The general reaction we are looking at when discussion ionisation enthalpy is:

$$\ce{X -> X+ + e-}$$

With the electron removed into space (i.e. totally disappearing). An electron is a negatively charged particle, so removing it from something negative will be easier than removing it from something positive. Thus, you have a very stable $\ce{K+}$ ion and are trying to rip away another electron from this (bad) — and you need to rip it out of a core orbital — all valence orbitals are already empty, the last one when you removed that previous electron to generate $\ce{K+}$ (very bad). A combination of bad and very bad gives us a very high ionisation energy for $\ce{K+}$.

Discussing chloride, first of all we have an anion, so the removal of an electron is generally good for removing excess charge. Second, we again have something that has a full octet — but this time the octet is a valence octet, not a core octet, so removing the electron will be a lot easier. We have a combination of good and relatively good, so the ionisation energy of $\ce{Cl-}$ will be rather low.


The simplest way to approach this is to look at the total number of electrons, which is 18 for both $\ce{Cl-}$ and $\ce{K+}$ (the electron configuration of Argon).

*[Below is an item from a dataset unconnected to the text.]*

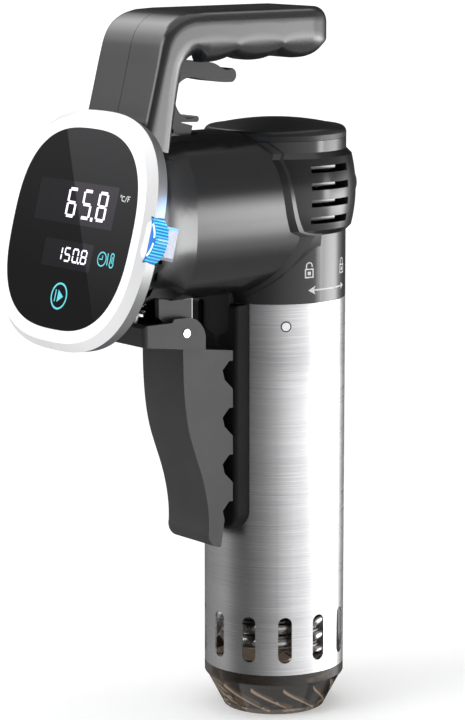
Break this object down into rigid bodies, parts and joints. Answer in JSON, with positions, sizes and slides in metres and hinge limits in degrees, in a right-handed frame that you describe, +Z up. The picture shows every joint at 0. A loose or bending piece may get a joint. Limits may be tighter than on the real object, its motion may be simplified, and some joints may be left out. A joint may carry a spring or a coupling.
{
  "type": "sous vide circulator",
  "caption": "Clamp-on water heater and pump: steel tube with slotted foot, head with a side barrel and tilted display, thumb wheel, grip handle with trigger, toothed clamp jaw.",
  "frame": {"origin": "centre of the pump cap's flat foot", "axes": "+Z up the tube's axis; the display, barrel and clamp are on the -Y side; +X is the side with the thumb wheel"},
  "size_m": [0.1019, 0.1576, 0.301],
  "materials": {
    "steel": "circumferentially brushed stainless steel",
    "bright_steel": "bright stainless steel",
    "smoke": "smoky brown see-through plastic",
    "gloss_black": "gloss black plastic",
    "satin_black": "satin black plastic",
    "glass_black": "black display glass",
    "silver": "satin silver lacquer",
    "wheel_blue": "translucent blue, lit from inside",
    "handle_grey": "fine matte charcoal plastic",
    "clamp_grey": "matte dark grey plastic",
    "rubber_black": "black rubber",
    "board_green": "green circuit board",
    "motor_metal": "motor can",
    "white_plastic": "off-white nylon"
  },
  "bodies": {
    "head": {"head_housing": "gloss_black", "cord_gland": "rubber_black", "head_lid": "satin_black", "barrel_housing": "gloss_black", "display_back_cover": "gloss_black", "bezel": "silver", "display_glass": "glass_black", "display_board": "board_green", "wheel_encoder": "satin_black", "wheel_fairing": "silver", "handle_right": "handle_grey", "handle_left": "handle_grey", "handle_screws": "bright_steel", "trigger_guide": "satin_black", "spring_cup": "satin_black", "clamp_spring": "bright_steel", "clamp_bracket": "clamp_grey", "clamp_pin": "bright_steel", "pad_holder": "clamp_grey", "tube_pad": "rubber_black", "heating_coil": "bright_steel", "wet_flange": "white_plastic", "flange_seal": "rubber_black", "shaft_column": "bright_steel", "lower_bearing": "white_plastic", "upper_bearing": "white_plastic", "temperature_probe": "bright_steel", "level_probes": "bright_steel", "motor_carrier": "white_plastic", "flange_screws": "bright_steel", "motor": "motor_metal", "power_board": "board_green"},
    "trigger_unit": {"trigger": "clamp_grey", "pull_rod": "bright_steel", "rod_collar": "bright_steel"},
    "lever": {"thumb_arm": "clamp_grey", "jaw_arm": "clamp_grey", "rod_cross_pin": "bright_steel"},
    "wheel": {"scroll_wheel": "wheel_blue"},
    "sleeve": {"steel_sleeve": "steel", "pump_cap": "smoke", "sleeve_rivets": "bright_steel"},
    "rotor": {"drive_shaft": "bright_steel", "impeller": "white_plastic", "fan_wheel": "white_plastic"}
  },
  "joints": [
    {"name": "trigger_slide", "type": "slide", "parent": "head", "child": "trigger_unit", "axis": [0, 0.2554, 0.9668], "range_m": [0, 0.005], "stiffness_N_per_m": 1200, "springref_m": -0.008, "deforming": ["clamp_spring"]},
    {"name": "clamp_hinge", "type": "hinge", "parent": "head", "child": "lever", "pos_m": [0, -0.0594, 0.1701], "axis": [1, 0, 0], "range_deg": [-18.7, 0]},
    {"name": "wheel_spin", "type": "hinge", "parent": "head", "child": "wheel", "pos_m": [0.043, -0.09915, 0.21465], "axis": [0, -0.9668, 0.2554], "continuous": true},
    {"name": "sleeve_twist", "type": "hinge", "parent": "head", "child": "sleeve", "pos_m": [0, 0, 0.1], "axis": [0, 0, 1], "range_deg": [-30, 0]},
    {"name": "rotor_spin", "type": "hinge", "parent": "head", "child": "rotor", "pos_m": [0, 0, 0.1], "axis": [0, 0, 1], "continuous": true}
  ],
  "couplings": [
    {"joint": "clamp_hinge", "follows": "trigger_slide", "rad_per_m": -65}
  ]
}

In one case you have 17 protons in the nucleus pulling all these electrons together, in the other 19. It is obvious that the $\ce{K+}$ nucleus will be pulling harder, and hence has the higher ionization energy. You can safely predict that the ionization energy of $\ce{Ar}$ will be in between both values.

Numerically, however, the approximate proportion between the ionization energies is not 17 : 18 : 19, but rather (17-17) : (18-17) : (19-17) due to screening by the remaining electrons. Indeed, ionization energy is mainly driven by $\frac{Z_\rm{eff}}{r}$, where $Z_\rm{eff}$ is the effective (screened) nuclear charge and $r$ the radius. The radius will be similar for $\ce{Cl-}$, $\ce{Ar}$, and $\ce{K+}$, but $Z_\rm{eff}$ is 0, 1, and 2, respectively. If we assume a radius of 0.9, the ionization energies will be roughly 0, 1.1, and 2.2 Rydberg ($\pu{0 eV}$, $\pu{15 eV}$, and $\pu{30 eV}$).

This can be understood by considering that the ionizing electron from $\ce{Cl-}$ does not feel any electrical force as it moves away from the neutral $\ce{Cl}$ atom, it is only bound by electron affinity, which is an order of magnitude lower ($\pu{3.5 eV}$). The ionizing electrons of $\ce{Ar}$ and $\ce{K+}$, on the other hand, are strongly attracted by the positive ion they leave behind.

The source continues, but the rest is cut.